Last night I thought I would try making Robin's recipe for Hamburger Steak at home.   And it was good, but I have to say, not as good as when she makes it.   But I still thought it was tasty.   Enough so that I'm going to share it with you. 

Take a pound of hamburger meat, season with some Cavender's Greek seasoning.  
I used about 1/2 teaspoonful, one minced onion, 1/4 teaspoon pepper, one egg, 1/4 cup milk and 1/2 cup panko bread crumbs.   Mix together and form into 4 good sized patties.

Use your finger and make a dimple in the middle of each patty and then go ahead and fry them in a lightly greased pan.   (the reason for making a dimple in the middle of each patty is so that it cooks evenly.  Otherwise the meat plumps up in the middle and oftentimes the middle is rarer than the outer edges.   And it cooks faster as well)

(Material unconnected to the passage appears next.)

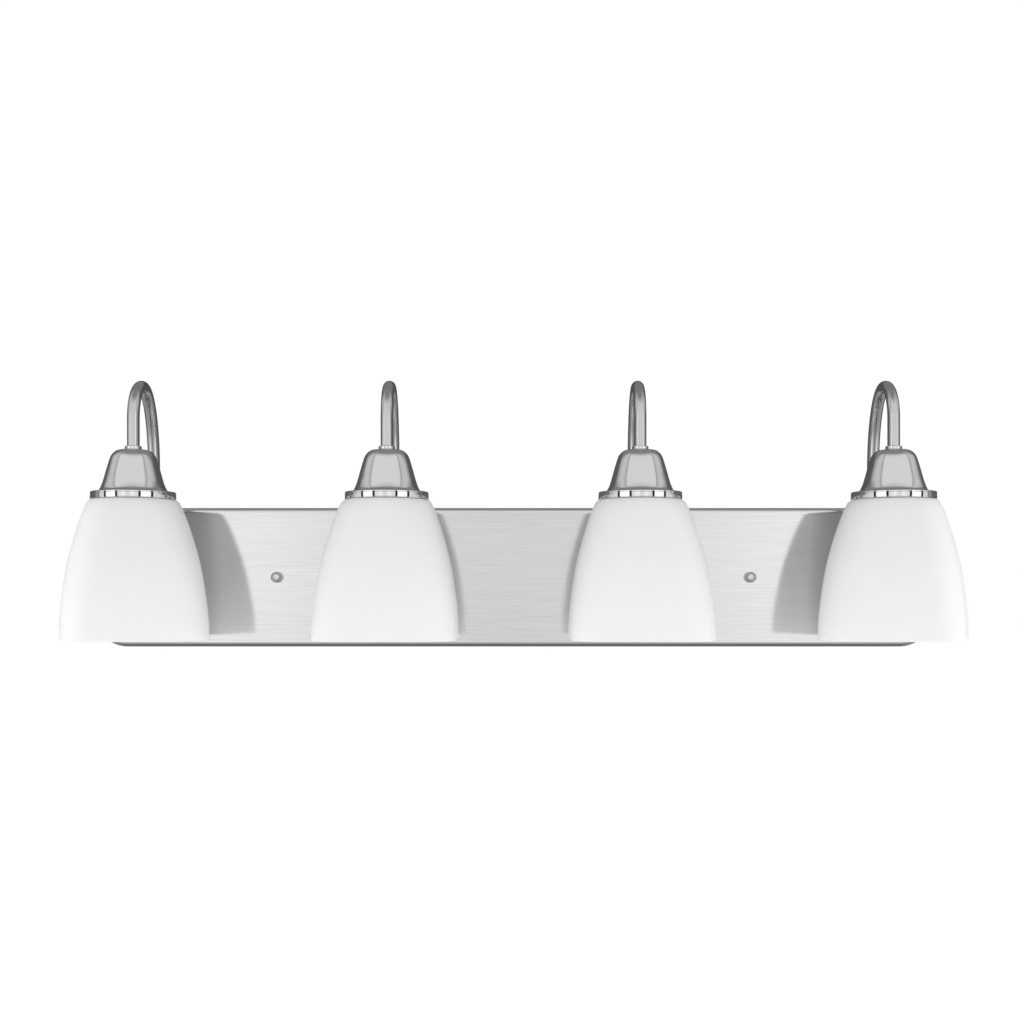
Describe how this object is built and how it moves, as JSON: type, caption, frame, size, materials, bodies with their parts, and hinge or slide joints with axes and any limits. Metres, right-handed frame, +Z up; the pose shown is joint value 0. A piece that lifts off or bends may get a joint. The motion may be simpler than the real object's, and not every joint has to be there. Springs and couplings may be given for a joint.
{
  "type": "vanity light bar",
  "caption": "Wall-mounted vanity light bar: a brushed nickel pan with gooseneck arms, bell cups and soft-square frosted glass shades opening downwards.",
  "frame": {"origin": "middle of the mounting strap's back face, in the wall plane, level with the pan's mid-height", "axes": "+X along the pan to the right, +Y into the wall, +Z up"},
  "size_m": [0.7706, 0.1747, 0.2305],
  "materials": {
    "satin_nickel": "brushed lengthwise, satin nickel plated",
    "brushed_arm": "fine brushed, bright nickel tube",
    "polished_nickel": "softly polished nickel",
    "frosted_glass": "acid-etched opal white",
    "bulb_glass": "soft white coated",
    "phenolic": "moulded black phenolic",
    "aluminium": "spun, bright",
    "brass": "stamped",
    "zinc_steel": "bright zinc plated",
    "green_screw": "green passivated screw",
    "lead_sheath": "smooth sheath",
    "nylon": "moulded nylon"
  },
  "bodies": {
    "root": {"back_plate": "satin_nickel", "mounting_strap": "zinc_steel", "stud_left": "zinc_steel", "stud_nut_left": "zinc_steel", "stud_right": "zinc_steel", "stud_nut_right": "zinc_steel", "ground_screw": "green_screw", "terminal_block": "nylon", "arm_tube_1": "brushed_arm", "arm_lock_nut_1": "zinc_steel", "arm_collar_1": "polished_nickel", "cup_1": "polished_nickel", "socket_body_1": "phenolic", "socket_shell_1": "aluminium", "centre_contact_1": "brass", "socket_lead_1": "lead_sheath", "arm_tube_2": "brushed_arm", "arm_lock_nut_2": "zinc_steel", "arm_collar_2": "polished_nickel", "cup_2": "polished_nickel", "socket_body_2": "phenolic", "socket_shell_2": "aluminium", "centre_contact_2": "brass", "socket_lead_2": "lead_sheath", "arm_tube_3": "brushed_arm", "arm_lock_nut_3": "zinc_steel", "arm_collar_3": "polished_nickel", "cup_3": "polished_nickel", "socket_body_3": "phenolic", "socket_shell_3": "aluminium", "centre_contact_3": "brass", "socket_lead_3": "lead_sheath", "arm_tube_4": "brushed_arm", "arm_lock_nut_4": "zinc_steel", "arm_collar_4": "polished_nickel", "cup_4": "polished_nickel", "socket_body_4": "phenolic", "socket_shell_4": "aluminium", "centre_contact_4": "brass", "socket_lead_4": "lead_sheath"},
    "shade_1": {"shade_1": "frosted_glass"},
    "ring_1": {"retaining_ring_1": "aluminium"},
    "bulb_1": {"bulb_glass_1": "bulb_glass", "bulb_base_1": "aluminium"},
    "shade_2": {"shade_2": "frosted_glass"},
    "ring_2": {"retaining_ring_2": "aluminium"},
    "bulb_2": {"bulb_glass_2": "bulb_glass", "bulb_base_2": "aluminium"},
    "shade_3": {"shade_3": "frosted_glass"},
    "ring_3": {"retaining_ring_3": "aluminium"},
    "bulb_3": {"bulb_glass_3": "bulb_glass", "bulb_base_3": "aluminium"},
    "shade_4": {"shade_4": "frosted_glass"},
    "ring_4": {"retaining_ring_4": "aluminium"},
    "bulb_4": {"bulb_glass_4": "bulb_glass", "bulb_base_4": "aluminium"},
    "cap_nut_left": {"cap_nut_left": "polished_nickel"},
    "cap_nut_right": {"cap_nut_right": "polished_nickel"}
  },
  "joints": [
    {"name": "shade_1_turn", "type": "hinge", "parent": "root", "child": "shade_1", "pos_m": [-0.3186, -0.108, 0], "axis": [0, 0, 1], "continuous": true},
    {"name": "ring_1_turn", "type": "hinge", "parent": "root", "child": "ring_1", "pos_m": [-0.3186, -0.108, 0.0567], "axis": [0, 0, 1], "continuous": true},
    {"name": "bulb_1_out", "type": "slide", "parent": "root", "child": "bulb_1", "axis": [0, 0, -1], "range_m": [0, 0.13]},
    {"name": "shade_2_turn", "type": "hinge", "parent": "root", "child": "shade_2", "pos_m": [-0.1062, -0.108, 0], "axis": [0, 0, 1], "continuous": true},
    {"name": "ring_2_turn", "type": "hinge", "parent": "root", "child": "ring_2", "pos_m": [-0.1062, -0.108, 0.0567], "axis": [0, 0, 1], "continuous": true},
    {"name": "bulb_2_out", "type": "slide", "parent": "root", "child": "bulb_2", "axis": [0, 0, -1], "range_m": [0, 0.13]},
    {"name": "shade_3_turn", "type": "hinge", "parent": "root", "child": "shade_3", "pos_m": [0.1062, -0.108, 0], "axis": [0, 0, 1], "continuous": true},
    {"name": "ring_3_turn", "type": "hinge", "parent": "root", "child": "ring_3", "pos_m": [0.1062, -0.108, 0.0567], "axis": [0, 0, 1], "continuous": true},
    {"name": "bulb_3_out", "type": "slide", "parent": "root", "child": "bulb_3", "axis": [0, 0, -1], "range_m": [0, 0.13]},
    {"name": "shade_4_turn", "type": "hinge", "parent": "root", "child": "shade_4", "pos_m": [0.3186, -0.108, 0], "axis": [0, 0, 1], "continuous": true},
    {"name": "ring_4_turn", "type": "hinge", "parent": "root", "child": "ring_4", "pos_m": [0.3186, -0.108, 0.0567], "axis": [0, 0, 1], "continuous": true},
    {"name": "bulb_4_out", "type": "slide", "parent": "root", "child": "bulb_4", "axis": [0, 0, -1], "range_m": [0, 0.13]},
    {"name": "cap_nut_left_off", "type": "slide", "parent": "root", "child": "cap_nut_left", "axis": [0, -1, 0], "range_m": [0, 0.02]},
    {"name": "cap_nut_right_off", "type": "slide", "parent": "root", "child": "cap_nut_right", "axis": [0, -1, 0], "range_m": [0, 0.02]}
  ]
}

Cook til the internal temperature is about 160 degrees.

With the egg in there, you don't want to be eating them medium or rare.  After the patties have finished cooking, remove to a separate platter and keep warm.  Drain most of the fat out of the pan, reserving about 2 tablespoons.   Deglaze the pan with some water, I like to use the water potatoes have cooked in, about a cup or so, then thicken with some flour or cornstarch.   You can also make a packaged brown gravy and add it to the pan juice instead of the flour. 


Serve with some lovely sauteed onions and mushrooms

Gotta have those on my meat.
















Then just plate the Hamburger Steak with some potatoes, maybe some fresh corn or your choice of vegetables.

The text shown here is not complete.